> [Problem to solve]: Return the material below in full and exactly.

(Entries with model source code)
★ ★ ★ ★ ★

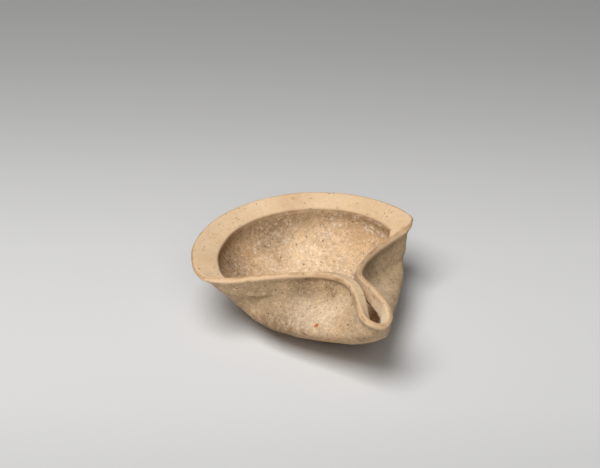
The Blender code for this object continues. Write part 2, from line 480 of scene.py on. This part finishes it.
tree = kdtree.KDTree(len(places))
for index, place in enumerate(places):
    tree.insert(place, index)
tree.balance()
pitted = [0.0] * len(places)
for centre, radius, depth in pits:
    for _, index, distance in tree.find_range(centre, radius * PIT_REACH):
        share = bump(distance, radius * PIT_REACH) * calm[index]
        heights[index] -= share * depth
        pitted[index] = max(pitted[index], share)


def groove(points, width, depth):
    """Press a line through the points, width and depth in mm; a negative depth raises it."""
    corners = [Vector(point) * MM for point in points]
    for start, end in zip(corners, corners[1:]):
        steps = max(int((end - start).length / LINE_STEP), 1)
        for step in range(steps):
            middle = start.lerp(end, step / steps)
            for _, index, distance in tree.find_range(middle, width * MM):
                share = bump(distance, width * MM)
                stronger = max if depth > 0.0 else min
                lines[index] = stronger(lines[index], share * depth)


lines = [0.0] * len(places)
groove(SCAR, 1.6, -0.90)
groove(SCRATCH, 1.2, 0.35)
for smear in SMEARS:
    groove(smear, 1.4, -0.60)
for index, depth in enumerate(lines):
    heights[index] -= depth * MM
print("Pressed", len(pits), "pits and", 2 + len(SMEARS), "lines")

# %% [markdown]
# ## White crust in the bowl
# Lime from the ground has settled on the inside as thin, pale, flaky specks, less of it high on
# the left wall. It stands a little proud. The same number raises the surface here and whitens
# the colour later, so the two always agree.

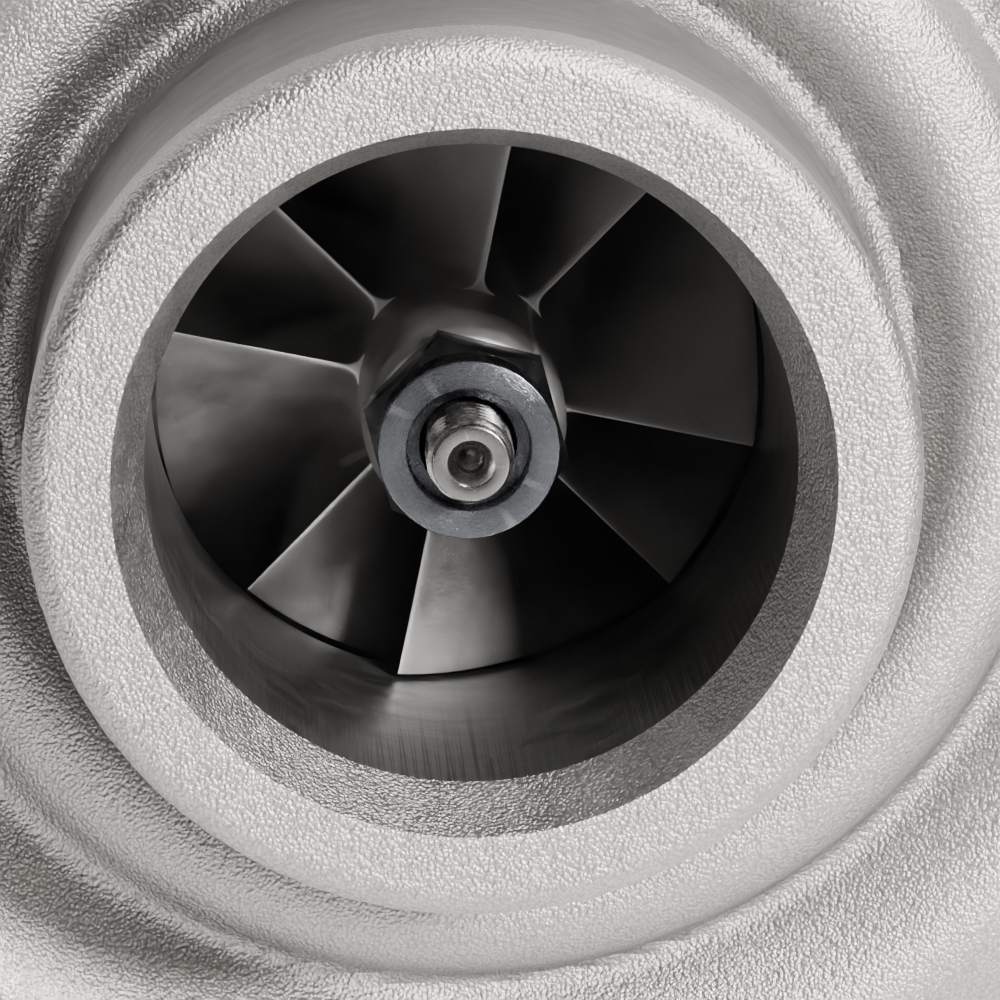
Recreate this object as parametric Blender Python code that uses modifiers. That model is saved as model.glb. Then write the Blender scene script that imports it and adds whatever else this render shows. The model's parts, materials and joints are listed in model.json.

★ ★ ★ ★ ★

> [Exercise output]:
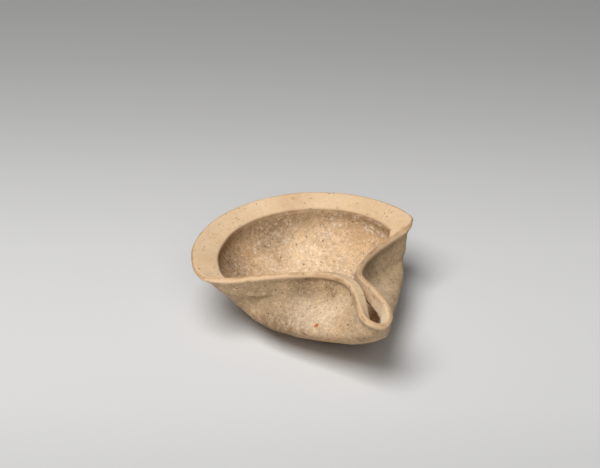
The Blender code for this object continues. Write part 2, from line 480 of scene.py on. This part finishes it.
tree = kdtree.KDTree(len(places))
for index, place in enumerate(places):
    tree.insert(place, index)
tree.balance()
pitted = [0.0] * len(places)
for centre, radius, depth in pits:
    for _, index, distance in tree.find_range(centre, radius * PIT_REACH):
        share = bump(distance, radius * PIT_REACH) * calm[index]
        heights[index] -= share * depth
        pitted[index] = max(pitted[index], share)


def groove(points, width, depth):
    """Press a line through the points, width and depth in mm; a negative depth raises it."""
    corners = [Vector(point) * MM for point in points]
    for start, end in zip(corners, corners[1:]):
        steps = max(int((end - start).length / LINE_STEP), 1)
        for step in range(steps):
            middle = start.lerp(end, step / steps)
            for _, index, distance in tree.find_range(middle, width * MM):
                share = bump(distance, width * MM)
                stronger = max if depth > 0.0 else min
                lines[index] = stronger(lines[index], share * depth)


lines = [0.0] * len(places)
groove(SCAR, 1.6, -0.90)
groove(SCRATCH, 1.2, 0.35)
for smear in SMEARS:
    groove(smear, 1.4, -0.60)
for index, depth in enumerate(lines):
    heights[index] -= depth * MM
print("Pressed", len(pits), "pits and", 2 + len(SMEARS), "lines")

# %% [markdown]
# ## White crust in the bowl
# Lime from the ground has settled on the inside as thin, pale, flaky specks, less of it high on
# the left wall. It stands a little proud. The same number raises the surface here and whitens
# the colour later, so the two always agree.

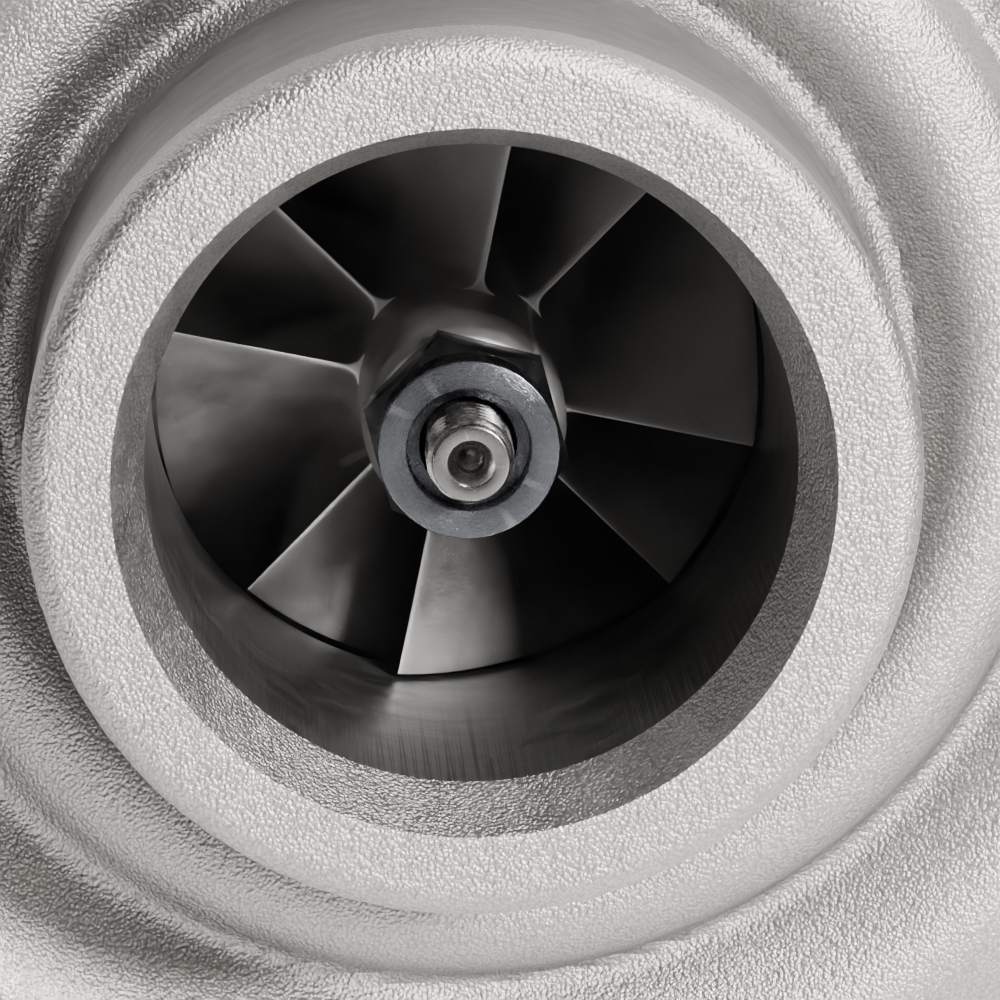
Recreate this object as parametric Blender Python code that uses modifiers. That model is saved as model.glb. Then write the Blender scene script that imports it and adds whatever else this render shows. The model's parts, materials and joints are listed in model.json.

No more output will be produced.